STATED TASK: Begin with the first line of the listing and quote every line through the one containing "jag), low, high)"; give only those lines.

■ ■ ■ ■

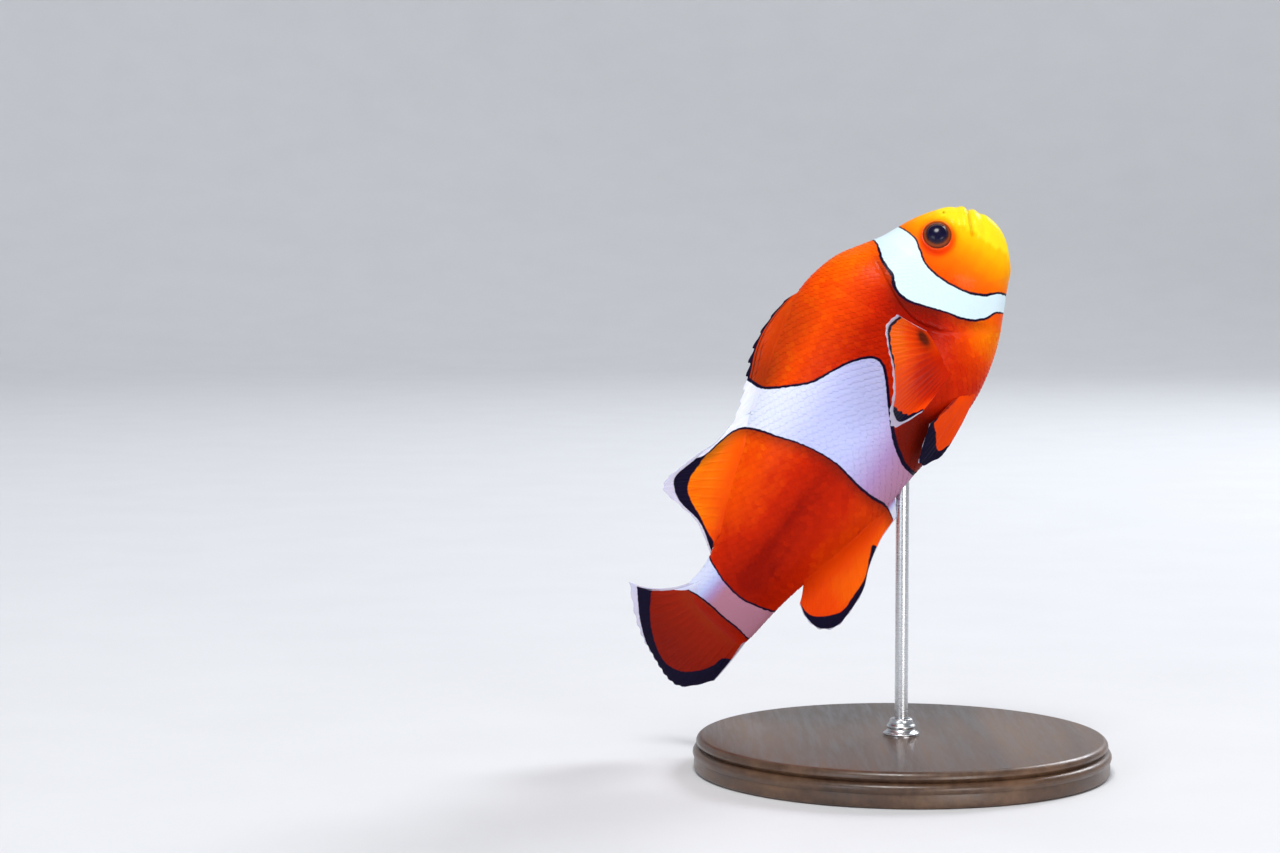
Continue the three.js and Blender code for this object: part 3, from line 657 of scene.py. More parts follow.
def fish_colours():
    """Orange, white and black from the layers that skin, scales and fins carry."""
    tree, given, out = group(
        "fish colours", dict(Mottle=0.08, Jag=0.22), dict(Color="Color", Rim="Float"))
    wobble = maths(tree, "SUBTRACT", noise(tree, 1500, 1), 0.5)
    jag = maths(tree, "MULTIPLY", wobble, given["Jag"])

    def jagged(name, low, high):
        return mapped(tree, maths(tree, "ADD", layer(tree, name), jag), low, high)

    coarse = maths(tree, "SUBTRACT", noise(tree, 260, 4), 0.5)
    mottle = maths(tree, "MULTIPLY", coarse, given["Mottle"])
    lengthwise = stretched(tree, (9, 1, 1), (0, math.radians(-SPINE.value(20)), 0), "TEXTURE")
    streaks = maths(tree, "SUBTRACT", noise(tree, 1100, 2, 0.5, lengthwise), 0.5)
    tone = maths(tree, "ADD", layer(tree, "tone"), mottle)
    tone = maths(tree, "ADD", tone, maths(tree, "MULTIPLY", streaks, 0.07))
    # Dusk holds the fish's own dusky tints and painted shade alike
    dusk = maths(tree, "ADD", layer(tree, "dusk"), maths(tree, "MULTIPLY", coarse, 0.1), clamp=True)
    color = blended(tree, dusk, ramp(tree, tone, ORANGES), DUSK_AND_SHADE)
    color = blended(tree, jagged("black", -0.12, 0.08), color, LINE_BLACK)
    # The whites, with their painted shade
    white = ramp(tree, layer(tree, "blush"), WHITE_TINTS_AND_SHADE)
    color = blended(tree, jagged("white", -0.05, 0.05), color, white)
    rim = jagged("rim", -0.08, 0.08)
    feed_all(tree, out, dict(Color=blended(tree, rim, color, RIM_WHITE), Rim=rim))
    return tree


def wet_grain():
    """Roughness and bump height of wet skin, with a fine grain over a coarse one."""
    tree, given, out = group(
        "wet grain", dict(Smoothest=0.28, Spread=0.18, Fine=2600, Coarse=0),
        dict(Roughness="Float", Height="Float"))
    spread = maths(tree, "MULTIPLY", noise(tree, 900, 2), given["Spread"])
    coarse = maths(tree, "MULTIPLY", noise(tree, 700, 2), given["Coarse"])
    feed_all(tree, out, dict(
        Roughness=maths(tree, "ADD", spread, given["Smoothest"]),
        Height=maths(tree, "ADD", noise(tree, given["Fine"], 2), coarse),
    ))
    return tree


FISH_COLOURS = fish_colours()
WET_GRAIN = wet_grain()
WET_SHINE = {"Specular IOR Level": 0.02}
FLESH = {
    "Subsurface Weight": 0.12, "Subsurface Radius": (1.0, 0.35, 0.15), "Subsurface Scale": 0.0008,
}
MEMBRANE_GLOW = {
    "Subsurface Weight": 0.15, "Subsurface Radius": (1.0, 0.4, 0.15), "Subsurface Scale": 0.0006,
}


def shine(shader, *finishes):
    """Sets the values that are the same all over a surface."""
    for finish in finishes:
        for label, value in finish.items():
            shader.inputs[label].default_value = value


def wet_material(name, grain_values, colour_values):
    """A material with the fish's colours and a wet grain, and the ends left open for more."""
    made, tree, shader = material(name)
    colours = placed(tree, FISH_COLOURS, **colour_values)
    grain = placed(tree, WET_GRAIN, **grain_values)
    tree.links.new(colours["Color"], shader.inputs["Base Color"])
    tree.links.new(grain["Roughness"], shader.inputs["Roughness"])
    return made, tree, shader, colours["Rim"], grain["Height"]


def skin_material():
    made, tree, shader, _, height = wet_material("wet_skin", dict(Coarse=0.7), {})
    shine(shader, WET_SHINE, FLESH, {"Coat Weight": 0.07, "Coat Roughness": 0.12})
    bumped(tree, shader, height, 0.00004, 0.5)
    return made


def scale_material():
    made, tree, shader, _, height = wet_material("scales", dict(Smoothest=0.26), {})
    shine(shader, WET_SHINE, FLESH, {"Coat Weight": 0.04, "Coat Roughness": 0.18})
    bumped(tree, shader, height, 0.00003, 0.5)
    return made


def fin_material():
    made, tree, shader, rim, height = wet_material(
        "fin_membrane", dict(Smoothest=0.3, Spread=0.2, Fine=2200), dict(Mottle=0.1, Jag=0.16))
    shine(shader, WET_SHINE, MEMBRANE_GLOW, {"Coat Weight": 0.06, "Coat Roughness": 0.12})
    tree.links.new(mapped(tree, rim, 0, 1, 1, 0.6), shader.inputs["Alpha"])
    joints = node(tree, "TexWave", wave_type="BANDS", bands_direction="X")
    joints.inputs["Scale"].default_value = 0.8
    along = node(tree, "CombineXYZ")
    tree.links.new(layer(tree, "reach"), along.inputs[0])
    tree.links.new(along.outputs[0], joints.inputs["Vector"])
    on_rays = maths(tree, "MULTIPLY", joints.outputs["Fac"], layer(tree, "ray"))
    segments = maths(tree, "MULTIPLY", on_rays, 0.45)
    bumped(tree, shader, maths(tree, "ADD", segments, height), 0.00004, 0.6)
    return made


# ------------------------------------------------------------------ skin
# Share of the skin's rows against body row, so that the head gets most of them
SKIN_ROWS = [(0, 0), (0.08, 2), (0.34, 7), (0.68, 12), (1, BODY_END)]
SKIN_GRID = (284, 330)
# The rows near the gill cover's rim follow it: s of its middle and how far they do
GILL_MIDDLE = 15.6
GILL_FOLLOW = 7.0
GILL_FITS = 4
# Share of the skin's rows where its end starts to close, inside the tail fin's root
TAIL_CLOSE = 0.985
TAIL_CLOSE_LENGTH = 1.4


def skin_rule(across, along):
    a = across * TURN
    rows = np.interp(along, *zip(*SKIN_ROWS))
    level = BODY.at_row(rows)[:, 0]
    u = rows
    for _ in range(GILL_FITS):
        h = smooth_skin(u, a)[:, 1]
        shift = (GILL_RIM.value(h) - GILL_MIDDLE) * bell(level - GILL_MIDDLE, GILL_FOLLOW)
        u = BODY.row(level + shift * smoothstep(level, 0, 3))
    u = np.where(level < 1e-9, 0, u)
    points = on_skin(u, a)
    layers = markings(points)
    closing = np.clip((along - TAIL_CLOSE) / (1 - TAIL_CLOSE), 0, 1)
    points[:, 2] *= np.sqrt(np.maximum(1 - closing ** 2, 0))
    points[:, 0] += closing * TAIL_CLOSE_LENGTH
    layers["rim"] = np.full(len(a), -FAR)
    return points, layers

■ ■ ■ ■

PROBLEM SOLUTION:
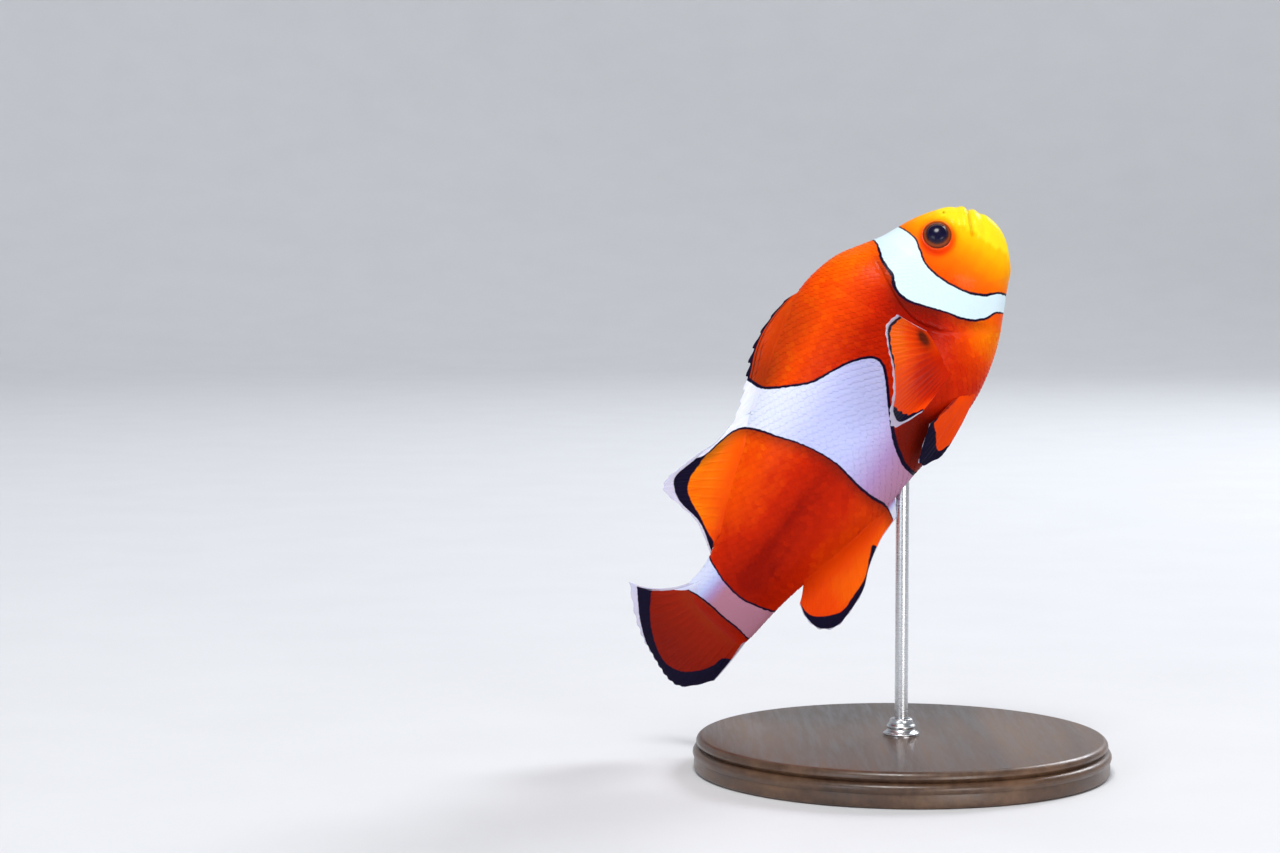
Continue the three.js and Blender code for this object: part 3, from line 657 of scene.py. More parts follow.
def fish_colours():
    """Orange, white and black from the layers that skin, scales and fins carry."""
    tree, given, out = group(
        "fish colours", dict(Mottle=0.08, Jag=0.22), dict(Color="Color", Rim="Float"))
    wobble = maths(tree, "SUBTRACT", noise(tree, 1500, 1), 0.5)
    jag = maths(tree, "MULTIPLY", wobble, given["Jag"])

    def jagged(name, low, high):
        return mapped(tree, maths(tree, "ADD", layer(tree, name), jag), low, high)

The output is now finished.